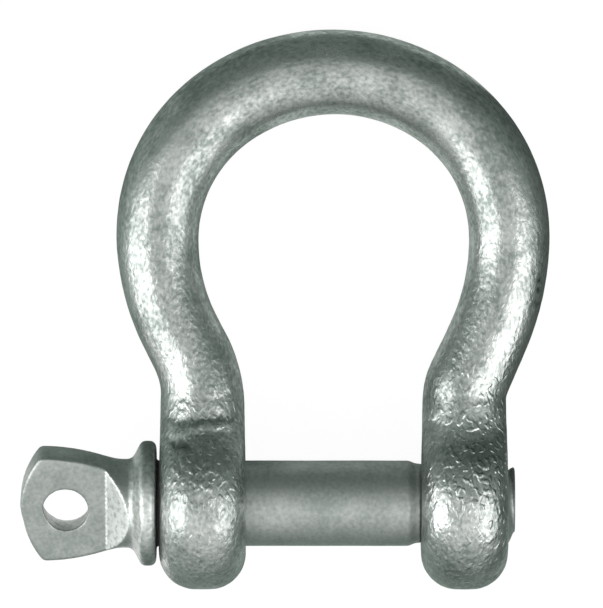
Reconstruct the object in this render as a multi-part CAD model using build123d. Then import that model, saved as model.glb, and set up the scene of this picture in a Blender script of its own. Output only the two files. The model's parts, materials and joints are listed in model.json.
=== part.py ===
from build123d import *
from math import asin, atan, atan2, cos, degrees, pi, radians, sin, sqrt, tan
import os

# A 10 mm harp shackle in galvanised steel: a forged bow with two ears, and a forged screw pin.
# Millimetres. X runs along the pin, from its head (-X) to its screwed end (+X), Y from the pin
# to the crown of the bow, and Z up. The origin is on the pin's axis, midway between the ears.
# The shackle lies on its side, on both ears and the crown, so its plane leans a little.

# Shank of the pin: plain through the left ear, screwed into the right one
shank_diameter = 10.0
thread_diameter = 9.3
shank_running_clearance = 0.06
thread_running_clearance = 0.05
shoulder_setback = 1.4
shoulder_length = 0.9
tip_stand_out = 0.75
tip_chamfer = 0.6

# Collar of the pin, drawn up against the left ear: a rounded rim with a sloping back
collar_diameter = 14.6
collar_rim_width = 1.75
collar_back_angle = 28.0
collar_edge_radius = 0.8
collar_gap = 0.2

# Head of the pin: the bar's end swelled out, flattened on two sides and pierced with an eye
neck_diameter = 10.4
neck_length = 1.0
neck_fillet = 1.0
swell_length = 9.6
swell_hollow_share = 0.18
head_diameter = 13.7
head_length = 13.0
head_end_radius = 10.5
head_corner_radius = 0.8
tab_thickness = 4.0
tab_length = 9.95
tab_ramp_angle = 50.0
tab_edge_radius = 0.4
eye_diameter = 5.2
eye_end_distance = 5.3
head_turn = 24.0

# Ears: round forged cheeks with a rolled rim, flaring into the bar
jaw_width = 20.2
ear_diameter = 20.2
ear_thickness = 10.25
ear_rim_radius = 4.3
ear_flare_radius = 6.5
ear_sections = 7
bore_chamfer = 0.3

# Bow: one round bar in arcs that run into each other. Its sides are not quite alike: the left
# one has the wider bend above its ear, and the stouter shoulder.
inside_length = 40.15
bow_inside_width = 31.4
leg_diameter = 9.9
flank_diameter = 9.5
left_shoulder_diameter = 10.0
right_shoulder_diameter = 9.65
crown_diameter = 10.0
crown_half_angle = 35.0
shoulder_inset = 1.85
left_bend_inside_radius = 7.0
left_straight_length = 2.8
right_bend_inside_radius = 1.1
right_straight_length = 5.0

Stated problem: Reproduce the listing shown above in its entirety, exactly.

Final result:
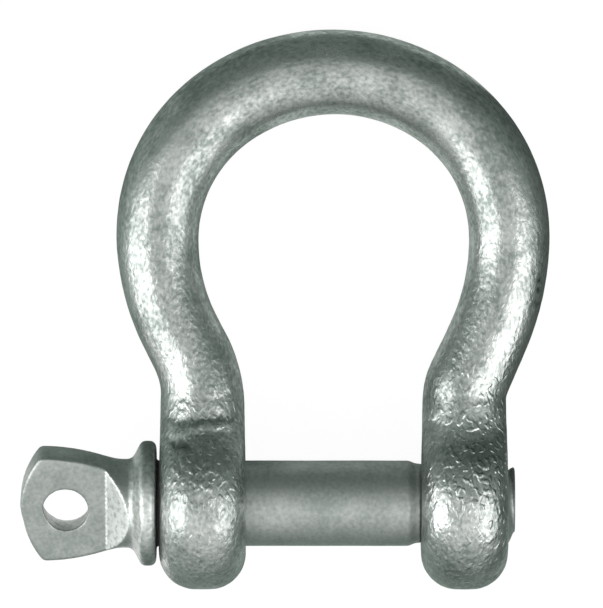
Reconstruct the object in this render as a multi-part CAD model using build123d. Then import that model, saved as model.glb, and set up the scene of this picture in a Blender script of its own. Output only the two files. The model's parts, materials and joints are listed in model.json.
=== part.py ===
from build123d import *
from math import asin, atan, atan2, cos, degrees, pi, radians, sin, sqrt, tan
import os

# A 10 mm harp shackle in galvanised steel: a forged bow with two ears, and a forged screw pin.
# Millimetres. X runs along the pin, from its head (-X) to its screwed end (+X), Y from the pin
# to the crown of the bow, and Z up. The origin is on the pin's axis, midway between the ears.
# The shackle lies on its side, on both ears and the crown, so its plane leans a little.

# Shank of the pin: plain through the left ear, screwed into the right one
shank_diameter = 10.0
thread_diameter = 9.3
shank_running_clearance = 0.06
thread_running_clearance = 0.05
shoulder_setback = 1.4
shoulder_length = 0.9
tip_stand_out = 0.75
tip_chamfer = 0.6

# Collar of the pin, drawn up against the left ear: a rounded rim with a sloping back
collar_diameter = 14.6
collar_rim_width = 1.75
collar_back_angle = 28.0
collar_edge_radius = 0.8
collar_gap = 0.2

# Head of the pin: the bar's end swelled out, flattened on two sides and pierced with an eye
neck_diameter = 10.4
neck_length = 1.0
neck_fillet = 1.0
swell_length = 9.6
swell_hollow_share = 0.18
head_diameter = 13.7
head_length = 13.0
head_end_radius = 10.5
head_corner_radius = 0.8
tab_thickness = 4.0
tab_length = 9.95
tab_ramp_angle = 50.0
tab_edge_radius = 0.4
eye_diameter = 5.2
eye_end_distance = 5.3
head_turn = 24.0

# Ears: round forged cheeks with a rolled rim, flaring into the bar
jaw_width = 20.2
ear_diameter = 20.2
ear_thickness = 10.25
ear_rim_radius = 4.3
ear_flare_radius = 6.5
ear_sections = 7
bore_chamfer = 0.3

# Bow: one round bar in arcs that run into each other. Its sides are not quite alike: the left
# one has the wider bend above its ear, and the stouter shoulder.
inside_length = 40.15
bow_inside_width = 31.4
leg_diameter = 9.9
flank_diameter = 9.5
left_shoulder_diameter = 10.0
right_shoulder_diameter = 9.65
crown_diameter = 10.0
crown_half_angle = 35.0
shoulder_inset = 1.85
left_bend_inside_radius = 7.0
left_straight_length = 2.8
right_bend_inside_radius = 1.1
right_straight_length = 5.0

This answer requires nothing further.